Trying to assign a percentage to the drilling finding anything is harder still. I’m not going to even pretend that phrases like “’wallaby style magnetite epidote alteration’’ mean anything to me, so the Prospectus isn’t really much help in this regard. There are a couple of things though that make me feel this percentage isn’t that great. Firstly, these tenements are not exactly new, with the Prospectus mentioning they have been looked at by previous miner’s numerous times, which can hardly be a good sign. Secondly, I keep coming back to the idea that if this really was a great opportunity, there must be easier ways to raise 6 million than through an IPO. Surely there would be private investors who would jump at the chance to put up money if they thought this opportunity was worthwhile. With all this in mind, I find it hard to be confident that the drilling prospects are above 50%.
With that low of a chance of a payoff, the deal doesn't seem that enticing.
There’s one more reason I’m reluctant to invest in this Prospectus. One of the conditions of the prospectus is that Heron Resources shareholders get priority if the IPO is oversubscribed.

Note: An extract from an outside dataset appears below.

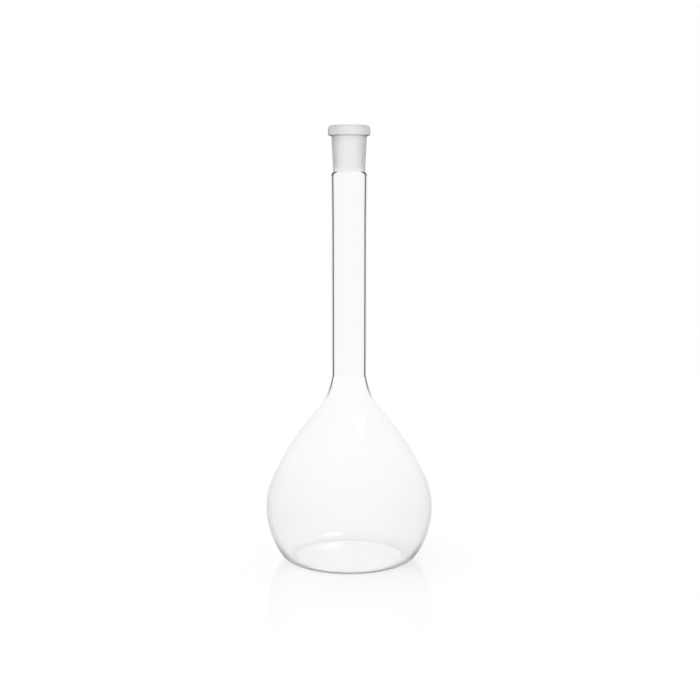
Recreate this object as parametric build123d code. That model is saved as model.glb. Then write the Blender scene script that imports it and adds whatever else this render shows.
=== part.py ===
from build123d import *
import math
import os

# A 500 ml long-necked flask of clear borosilicate glass, made as a glassblower makes it:
# a blown bulb with a flat foot, a drawn neck tube, and a ground taper socket, joined
# face to face at two flame seals. Millimetres, +Z up, with the origin on the table
# under the middle of the foot. Every piece is a turned shape about Z.

# Overall
overall_height = 257.0      # table to the rim
body_diameter = 100.0       # over the girth, which is the bulb's widest ring

# Bulb, along its outer skin from the foot to the neck seal
foot_inset = 16.2           # from the girth in to the outside of the foot's flat land
foot_land = 1.6             # width of the flat ring that the flask stands on
kick_height = 2.0           # rise of the base's middle above the table
heel_radius = 8.7           # turn from the foot into the bowl
girth_height = 31.7         # girth above the table
upper_bowl_radius = 42.0
upper_bowl_turn = 23.7      # degrees of turn above the girth
shoulder_radius = 156.0     # long, nearly straight flank
flare_radius = 40.0         # hollow curve from the flank towards the neck
seal_bend_radius = 12.0     # tighter bend beside the neck seal
seal_bend_turn = 11.7       # degrees
bulb_wall = 1.2

# Neck tube
neck_diameter = 21.2        # outside
neck_wall = 1.5
neck_swell = 0.25           # growth in radius over the last stretch below the pinch
swell_length = 25.0
pinch_length = 3.3          # height over which the neck draws in to the socket
seal_taper_length = 4.0     # inside, from the bulb's wall to the neck's

# Ground taper socket, size 19/26
joint_diameter = 18.8       # bore at the rim
joint_length = 26.0         # ground length
joint_taper = 0.1           # change in diameter for each mm of length
socket_wall = 1.25
seal_band_length = 0.6      # clear glass between the ground bore and the neck
collar_overhang = 1.94      # how far the collar stands out beyond the socket below it
collar_height = 5.8
collar_top_round = 2.2      # upper outer edge of the collar
collar_round = 1.0          # lower outer edge of the collar
lip_round = 0.5             # inner edge of the rim
most_round = 0.9            # share of a wall that its rounded edges may take up

# Worked out from the values above
body_radius = body_diameter / 2
foot_radius = body_radius - foot_inset
neck_radius = neck_diameter / 2
neck_top_radius = neck_radius + neck_swell
joint_small_diameter = joint_diameter - joint_taper * joint_length
ground_end_z = overall_height - joint_length
neck_top_z = ground_end_z - seal_band_length
pinch_start_z = neck_top_z - pinch_length
swell_start_z = pinch_start_z - swell_length


def bulb_stretches():
    """Radius and turn in degrees of each arc of the outer skin, from the base's middle
    to the neck seal. A positive turn bulges outwards, a negative one is hollow, and a
    turn of 0 is a straight run of that length."""
    dome_reach = foot_radius - foot_land
    base_turn = 2 * math.degrees(math.atan(kick_height / dome_reach))
    dome_radius = dome_reach / math.sin(math.radians(base_turn)) - heel_radius

    # The lower bowl is tangent to the heel and upright at the girth.
    rise = girth_height - heel_radius
    lower_bowl_radius = (foot_inset**2 + rise**2 - heel_radius**2) / (
        2 * (foot_inset - heel_radius)
    )
    lower_bowl_turn = math.degrees(math.asin(rise / (lower_bowl_radius - heel_radius)))

    # The flank turns until the flare and the seal bend land on the neck.
    bowl_cos = math.cos(math.radians(upper_bowl_turn))
    bend_cos = math.cos(math.radians(seal_bend_turn))
    flank_top_cos = (
        neck_radius
        - body_radius
        + upper_bowl_radius * (1 - bowl_cos)
        + shoulder_radius * bowl_cos
        + flare_radius * bend_cos
        + seal_bend_radius * (1 - bend_cos)
    ) / (shoulder_radius + flare_radius)
    flank_top_turn = math.degrees(math.acos(flank_top_cos))

    return [
        (dome_radius, -base_turn),
        (heel_radius, base_turn),
        (foot_land, 0),
        (heel_radius, 90 - lower_bowl_turn),
        (lower_bowl_radius, lower_bowl_turn),
        (upper_bowl_radius, upper_bowl_turn),
        (shoulder_radius, flank_top_turn - upper_bowl_turn),
        (flare_radius, seal_bend_turn - flank_top_turn),
        (seal_bend_radius, -seal_bend_turn),
    ]


def bulb_skin(depth):
    """Tangent edges of the skin that lies `depth` inside the outer one."""
    start = Vector(0, kick_height + depth)
    heading = Vector(1, 0)
    edges = []
    for size, turn in bulb_stretches():
        if turn == 0:
            edge = Line(start, start + heading * size)
        else:
            edge = JernArc(start, heading, size - math.copysign(depth, turn), turn)
        edges.append(edge)
        start = edge @ 1
        heading = edge % 1
    return edges


def turned(outline):
    """The solid that a closed outline, drawn as radius and height, makes about Z."""
    return revolve(Plane.XZ * make_face(outline), Axis.Z)


def make_bulb():
    outer = bulb_skin(0)
    inner = bulb_skin(bulb_wall)
    seal_face = Line(outer[-1] @ 1, inner[-1] @ 1)
    axis_edge = Line(inner[0] @ 0, outer[0] @ 0)
    return turned(outer + [seal_face] + inner + [axis_edge])


def make_neck_tube(seal_z):
    neck_bore = neck_radius - neck_wall
    outer_foot = (neck_radius, seal_z)
    inner_foot = (neck_radius - bulb_wall, seal_z)
    outer_top = (joint_small_diameter / 2 + socket_wall, neck_top_z)
    inner_top = (joint_small_diameter / 2, neck_top_z)
    outer_pinch = (neck_top_radius, pinch_start_z)
    inner_pinch = (neck_top_radius - neck_wall, pinch_start_z)

    outer = Polyline(outer_foot, (neck_radius, swell_start_z), outer_pinch)
    outer_shoulder = TangentArc(outer_pinch, outer_top, tangent=(0, 1))
    top_face = Line(outer_top, inner_top)
    inner_shoulder = TangentArc(inner_pinch, inner_top, tangent=(0, 1))
    inner = Polyline(
        inner_pinch,
        (neck_bore, swell_start_z),
        (neck_bore, seal_z + seal_taper_length),
        inner_foot,
    )
    seal_face = Line(inner_foot, outer_foot)
    return turned([outer, outer_shoulder, top_face, inner_shoulder, inner, seal_face])


def make_ground_socket():
    small_bore = joint_small_diameter / 2
    collar_z = overall_height - collar_height
    under_collar = joint_diameter / 2 - joint_taper / 2 * collar_height + socket_wall
    collar_radius = under_collar + collar_overhang
    section = make_face(
        Polyline(
            (joint_diameter / 2, overall_height),
            (collar_radius, overall_height),
            (collar_radius, collar_z),
            (under_collar, collar_z),
            (small_bore + socket_wall, ground_end_z),
            (small_bore + socket_wall, neck_top_z),
            (small_bore, neck_top_z),
            (small_bore, ground_end_z),
            close=True,
        )
    )
    lip_size = min(lip_round, most_round * socket_wall / 2)
    rim_width = collar_radius - joint_diameter / 2 - lip_size
    top_size = min(collar_top_round, most_round * rim_width, most_round * collar_height / 2)
    low_size = min(collar_round, most_round * collar_height / 2, most_round * collar_overhang)
    for corner, size in (
        ((collar_radius, overall_height), top_size),
        ((collar_radius, collar_z), low_size),
        ((joint_diameter / 2, overall_height), lip_size),
    ):
        section = fillet(section.vertices().sort_by_distance(corner)[0], size)
    return revolve(Plane.XZ * section, Axis.Z)


seal_z = (bulb_skin(0)[-1] @ 1).Y

pieces = {
    "bulb": make_bulb(),
    "neck_tube": make_neck_tube(seal_z),
    "ground_socket": make_ground_socket(),
}

os.makedirs("parts", exist_ok=True)
for node, solid in pieces.items():
    export_step(solid, f"parts/{node}.step")
    print(node, round(solid.volume), "mm3")
print("neck seal at", round(seal_z, 2), "mm, neck tube", round(neck_top_z - seal_z, 2), "mm")
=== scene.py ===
import math
import bpy
from mathutils import Matrix, Vector


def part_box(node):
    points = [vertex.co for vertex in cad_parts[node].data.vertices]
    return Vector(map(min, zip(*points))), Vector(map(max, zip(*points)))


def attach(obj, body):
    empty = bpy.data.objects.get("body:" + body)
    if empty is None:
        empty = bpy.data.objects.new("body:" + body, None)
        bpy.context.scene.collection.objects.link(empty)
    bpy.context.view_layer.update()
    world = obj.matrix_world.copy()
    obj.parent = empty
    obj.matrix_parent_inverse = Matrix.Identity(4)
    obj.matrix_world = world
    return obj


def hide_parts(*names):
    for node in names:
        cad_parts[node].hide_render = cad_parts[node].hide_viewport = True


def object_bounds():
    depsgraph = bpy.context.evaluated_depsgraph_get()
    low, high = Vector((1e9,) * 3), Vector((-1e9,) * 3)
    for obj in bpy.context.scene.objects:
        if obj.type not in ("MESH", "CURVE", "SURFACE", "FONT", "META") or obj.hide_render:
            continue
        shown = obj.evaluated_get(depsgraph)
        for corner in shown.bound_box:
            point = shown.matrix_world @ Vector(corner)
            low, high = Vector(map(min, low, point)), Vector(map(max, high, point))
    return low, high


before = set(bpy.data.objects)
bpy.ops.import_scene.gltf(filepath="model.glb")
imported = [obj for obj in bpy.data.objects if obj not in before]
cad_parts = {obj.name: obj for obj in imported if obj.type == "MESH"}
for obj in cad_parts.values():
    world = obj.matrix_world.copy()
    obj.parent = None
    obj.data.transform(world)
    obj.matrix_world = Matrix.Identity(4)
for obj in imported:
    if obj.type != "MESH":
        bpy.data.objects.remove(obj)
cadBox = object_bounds()
mm = 0.001
foot, mouth = cadBox[0][2], cadBox[1][2]          # table and rim heights
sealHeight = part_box("neck_tube")[0][2]            # neck on bulb
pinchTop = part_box("neck_tube")[1][2]              # socket on neck
turnSteps = 256                                   # faces round the axis
seamGap = 0.01 * mm                               # between two pieces of glass at a seal
mergeWithin = 0.002 * mm                          # joins the points where a turned outline closes
smoothUpTo = 40                                   # degrees between faces
levelFace = 0.9                                   # how upright a normal is on a seal face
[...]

This means that for the average non-Heron Resources holding investor you are in a catch 22 situation: If the Heron Resources shareholders know this is a good deal, all or most of the shares will be snapped up before reaching the general public, and you will be left out. If, on the other hand, Heron Resources Shareholders think that this drilling project isn’t worth it, your bid will probably be filled.

Verdict

This one is a pass for me. If I had shares in Heron Resources it might make more sense, but as it stands there are too many potential downsides to make the potential payoff worthwhile.